Machine learning (ML), a subset of AI, has the capacity to address technical limitations that traditional diagnostic methods cannot. After training an ML model on a dataset, the model learns the patterns present in that data. Once trained, it can use those learned patterns to make predictions on unseen data.
This predictive power is especially useful for detecting patterns in complex medical data that are often difficult to identify by manually reviewing images or clinical assessments. In medicine, ML is increasingly used to accelerate research and improve diagnoses by physicians and clinical scientists.
Trigeminal neuralgia (TN) is a chronic facial pain condition affecting the trigeminal nerve. This nerve supplies sensory information from the face, and sends motor signals to the muscles that control chewing. Patients often describe the pain as ‘electric’ or ‘shock-like’, and it is so severe that patients struggle to find long-lasting relief. Even when surgery is a treatment option, predicting who will benefit from it and for how long is a major challenge for clinicians.
Led by second-year PhD student and post-doctoral fellow Dr. Timur H. Latypov, a 2025 study in Brain Communications investigated the application of ML techniques to detailed clinical and brain-imaging data to predict surgical outcomes for terminal neuralgia (TN).

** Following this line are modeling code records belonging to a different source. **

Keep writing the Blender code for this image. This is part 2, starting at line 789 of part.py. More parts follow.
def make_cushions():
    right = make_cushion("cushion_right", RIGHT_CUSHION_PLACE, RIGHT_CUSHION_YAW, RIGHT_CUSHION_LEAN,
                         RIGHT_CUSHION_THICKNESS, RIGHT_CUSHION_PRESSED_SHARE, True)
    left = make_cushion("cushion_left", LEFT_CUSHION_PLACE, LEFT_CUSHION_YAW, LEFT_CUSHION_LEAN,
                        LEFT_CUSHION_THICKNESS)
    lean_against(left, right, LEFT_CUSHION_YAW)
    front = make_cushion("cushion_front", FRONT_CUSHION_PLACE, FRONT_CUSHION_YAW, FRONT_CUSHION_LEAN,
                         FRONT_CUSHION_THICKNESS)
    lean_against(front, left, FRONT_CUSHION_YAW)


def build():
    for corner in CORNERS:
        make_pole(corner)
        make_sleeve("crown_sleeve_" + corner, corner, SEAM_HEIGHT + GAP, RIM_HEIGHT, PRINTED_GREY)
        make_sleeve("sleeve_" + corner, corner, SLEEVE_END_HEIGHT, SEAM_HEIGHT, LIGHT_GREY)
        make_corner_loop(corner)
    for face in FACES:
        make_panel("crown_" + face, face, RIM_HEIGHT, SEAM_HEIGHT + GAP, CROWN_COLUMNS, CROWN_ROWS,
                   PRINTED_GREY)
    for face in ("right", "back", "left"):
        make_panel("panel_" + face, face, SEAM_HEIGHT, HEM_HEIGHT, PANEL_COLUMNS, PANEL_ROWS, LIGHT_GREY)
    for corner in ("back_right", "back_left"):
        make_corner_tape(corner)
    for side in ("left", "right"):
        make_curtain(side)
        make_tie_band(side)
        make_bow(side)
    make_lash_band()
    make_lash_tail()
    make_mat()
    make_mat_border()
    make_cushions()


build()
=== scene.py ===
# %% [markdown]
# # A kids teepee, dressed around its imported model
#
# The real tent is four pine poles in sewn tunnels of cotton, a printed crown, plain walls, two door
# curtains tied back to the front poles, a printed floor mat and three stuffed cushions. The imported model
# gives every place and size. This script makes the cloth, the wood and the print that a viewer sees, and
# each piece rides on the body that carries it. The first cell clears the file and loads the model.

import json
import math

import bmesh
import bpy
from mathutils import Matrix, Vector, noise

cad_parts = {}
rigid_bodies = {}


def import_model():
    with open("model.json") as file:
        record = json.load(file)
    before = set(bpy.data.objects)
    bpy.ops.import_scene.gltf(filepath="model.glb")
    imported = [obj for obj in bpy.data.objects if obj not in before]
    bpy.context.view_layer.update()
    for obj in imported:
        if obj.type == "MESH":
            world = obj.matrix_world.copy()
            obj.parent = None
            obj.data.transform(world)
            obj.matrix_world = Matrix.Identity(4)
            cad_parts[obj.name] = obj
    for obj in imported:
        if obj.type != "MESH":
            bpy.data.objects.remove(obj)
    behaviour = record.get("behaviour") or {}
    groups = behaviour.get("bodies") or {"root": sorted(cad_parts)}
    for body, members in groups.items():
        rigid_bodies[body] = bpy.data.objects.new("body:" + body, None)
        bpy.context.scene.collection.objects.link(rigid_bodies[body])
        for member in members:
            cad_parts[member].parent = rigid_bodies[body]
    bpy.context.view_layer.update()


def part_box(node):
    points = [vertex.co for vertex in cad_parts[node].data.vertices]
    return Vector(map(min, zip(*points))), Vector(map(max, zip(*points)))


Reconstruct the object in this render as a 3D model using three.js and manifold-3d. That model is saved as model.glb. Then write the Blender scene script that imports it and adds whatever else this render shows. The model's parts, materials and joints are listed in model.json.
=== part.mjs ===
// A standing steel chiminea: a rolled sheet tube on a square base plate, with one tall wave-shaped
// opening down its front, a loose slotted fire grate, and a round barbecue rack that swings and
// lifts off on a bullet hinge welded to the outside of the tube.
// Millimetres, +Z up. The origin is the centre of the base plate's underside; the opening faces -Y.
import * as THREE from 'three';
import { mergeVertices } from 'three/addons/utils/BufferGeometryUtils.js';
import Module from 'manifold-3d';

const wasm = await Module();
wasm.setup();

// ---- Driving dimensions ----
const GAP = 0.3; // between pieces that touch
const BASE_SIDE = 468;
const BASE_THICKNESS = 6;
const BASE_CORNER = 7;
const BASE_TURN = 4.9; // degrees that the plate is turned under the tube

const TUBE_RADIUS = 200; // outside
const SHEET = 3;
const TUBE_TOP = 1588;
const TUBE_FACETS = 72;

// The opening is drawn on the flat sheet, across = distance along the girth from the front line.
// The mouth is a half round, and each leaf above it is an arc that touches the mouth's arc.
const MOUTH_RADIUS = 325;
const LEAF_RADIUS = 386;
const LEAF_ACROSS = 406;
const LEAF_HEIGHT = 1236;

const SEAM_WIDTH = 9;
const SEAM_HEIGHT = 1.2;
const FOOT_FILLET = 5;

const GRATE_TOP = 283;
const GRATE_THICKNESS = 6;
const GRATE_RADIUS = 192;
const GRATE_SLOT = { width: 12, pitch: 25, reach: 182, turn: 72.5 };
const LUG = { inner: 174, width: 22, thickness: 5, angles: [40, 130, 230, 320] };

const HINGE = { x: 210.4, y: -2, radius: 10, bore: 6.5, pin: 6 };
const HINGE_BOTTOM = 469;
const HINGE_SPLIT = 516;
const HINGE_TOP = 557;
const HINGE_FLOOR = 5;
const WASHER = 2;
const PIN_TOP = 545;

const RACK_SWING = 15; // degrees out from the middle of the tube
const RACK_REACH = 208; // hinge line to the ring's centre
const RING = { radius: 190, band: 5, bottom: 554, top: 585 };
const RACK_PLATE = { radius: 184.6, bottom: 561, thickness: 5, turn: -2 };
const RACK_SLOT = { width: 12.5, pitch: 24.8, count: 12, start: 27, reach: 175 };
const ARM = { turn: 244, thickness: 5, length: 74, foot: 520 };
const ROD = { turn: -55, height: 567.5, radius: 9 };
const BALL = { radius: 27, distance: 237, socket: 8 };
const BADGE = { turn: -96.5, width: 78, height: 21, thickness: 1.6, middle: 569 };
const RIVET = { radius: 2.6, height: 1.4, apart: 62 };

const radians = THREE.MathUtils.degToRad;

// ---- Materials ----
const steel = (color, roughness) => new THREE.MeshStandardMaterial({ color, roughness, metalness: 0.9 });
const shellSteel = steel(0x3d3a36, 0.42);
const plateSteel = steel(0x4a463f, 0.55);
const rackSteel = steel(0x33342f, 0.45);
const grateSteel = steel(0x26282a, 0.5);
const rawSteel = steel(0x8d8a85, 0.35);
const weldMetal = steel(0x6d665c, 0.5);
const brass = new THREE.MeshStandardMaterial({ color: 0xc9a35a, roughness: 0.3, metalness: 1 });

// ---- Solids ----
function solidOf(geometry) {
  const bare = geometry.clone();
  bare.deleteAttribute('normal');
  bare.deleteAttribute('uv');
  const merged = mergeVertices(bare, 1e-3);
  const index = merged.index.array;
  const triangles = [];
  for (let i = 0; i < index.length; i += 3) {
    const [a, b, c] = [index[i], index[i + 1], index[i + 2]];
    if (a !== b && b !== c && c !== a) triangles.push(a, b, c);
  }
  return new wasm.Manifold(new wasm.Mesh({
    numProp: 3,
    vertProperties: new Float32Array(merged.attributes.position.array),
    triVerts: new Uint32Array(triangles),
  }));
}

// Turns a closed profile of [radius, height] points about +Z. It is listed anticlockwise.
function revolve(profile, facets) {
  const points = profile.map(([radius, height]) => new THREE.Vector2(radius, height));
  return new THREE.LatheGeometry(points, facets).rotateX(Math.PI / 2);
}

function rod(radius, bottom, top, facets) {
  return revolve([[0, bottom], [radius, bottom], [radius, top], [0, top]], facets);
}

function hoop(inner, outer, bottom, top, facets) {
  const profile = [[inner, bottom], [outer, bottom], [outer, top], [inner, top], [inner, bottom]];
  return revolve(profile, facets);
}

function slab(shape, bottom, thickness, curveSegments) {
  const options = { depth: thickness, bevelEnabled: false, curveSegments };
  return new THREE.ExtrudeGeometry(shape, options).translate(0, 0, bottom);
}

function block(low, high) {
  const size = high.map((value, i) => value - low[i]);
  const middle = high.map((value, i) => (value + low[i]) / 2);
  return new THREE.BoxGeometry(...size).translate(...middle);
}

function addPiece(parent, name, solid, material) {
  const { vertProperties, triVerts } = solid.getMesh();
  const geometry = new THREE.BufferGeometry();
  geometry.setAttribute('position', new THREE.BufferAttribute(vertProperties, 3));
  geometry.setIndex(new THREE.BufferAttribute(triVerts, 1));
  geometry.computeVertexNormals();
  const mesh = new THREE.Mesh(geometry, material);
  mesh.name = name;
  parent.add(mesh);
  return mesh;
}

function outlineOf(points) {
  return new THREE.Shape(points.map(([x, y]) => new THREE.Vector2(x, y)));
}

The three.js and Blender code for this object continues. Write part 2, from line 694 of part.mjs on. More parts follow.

Currently, these decisions rely on clinical evaluation, such as the patient’s pain characteristics, TN attack frequency, triggers, and medication response.
Due to the wide variety in patient symptoms, standard clinical evaluation faces technical limitations in forecasting which patients will respond to surgery. Understanding how a patient’s clinical and imaging data relate to future surgical outcomes can bridge the gap between unpredictable patient responses and personalized treatment.
The research question was simple: can AI assist in anticipating post-surgical outcomes in TN more accurately than the current methods alone?
Building the model
The 2025 study used a combination of ML techniques to determine whether patterns in patients’ pain characteristics and brain imaging data could predict how long surgical interventions for TN would remain effective post-surgery.
The researchers used two ML approaches to identify predictors of how long treatment would remain effective: unsupervised learning and supervised learning, which are trained on unlabelled and labelled data, respectively. Researchers collected clinical data, including pain characteristics and medical history, prior to the patients undergoing one of several common surgical interventions for patients with TN.
In unsupervised learning, researchers reduced complex patient data into its crucial components so that key patterns become easier to see.
The supervised learning approach measured the volume, thickness, and surface area of the brain from MRI scans, along with a multiclass support vector machine (SVM) classifier. An SVM is a supervised ML model that separates patients into categories, allowing for the algorithm to predict which surgical outcome group each patient is more likely to fall into.
Takeaways from the model
Several pain characteristics emerged as both positive and negative predictors for how effective surgery is likely to be for TN. These traits include how often pain attacks occur, whether the pain is shock-like and brief but intense, or spontaneous and longer but dull, and whether medications provide relief before surgery.
MRI scans revealed that patients who responded well to surgery showed reduced thickness in pain-processing brain regions such as the left insula and frontal cortex. They also had increased thickness in pain-modulation areas like the dorsal cingulate cortex, and demonstrated distinct structural patterns in the posterior cingulate and pericallosal cortex. Together, these differences helped inform the model’s predictions.
Various statistical measures help determine the reliability of the study. MRI data alone allowed the algorithm to predict a patient’s surgical outcome category with about 78 per cent accuracy — considered reasonable for an ML model. The study’s success shows that MRI data-based machine learning could reasonably predict trigeminal neuralgia surgical outcomes.
If clinicians can reliably identify patients unlikely to benefit from surgery, they can spare them from invasive interventions and prioritize surgery for patients who stand to gain the most benefit. These findings move closer towards a future where surgical decisions can be guided by data rather than uncertainty. This study shows that clinicians can use ML tools, which are trained on traditional clinical judgment, to uncover hidden patterns that might predict surgical success more accurately.
This model is just one example of how AI is introducing new ways of approaching clinical problems that were once considered technically or diagnostically out of reach.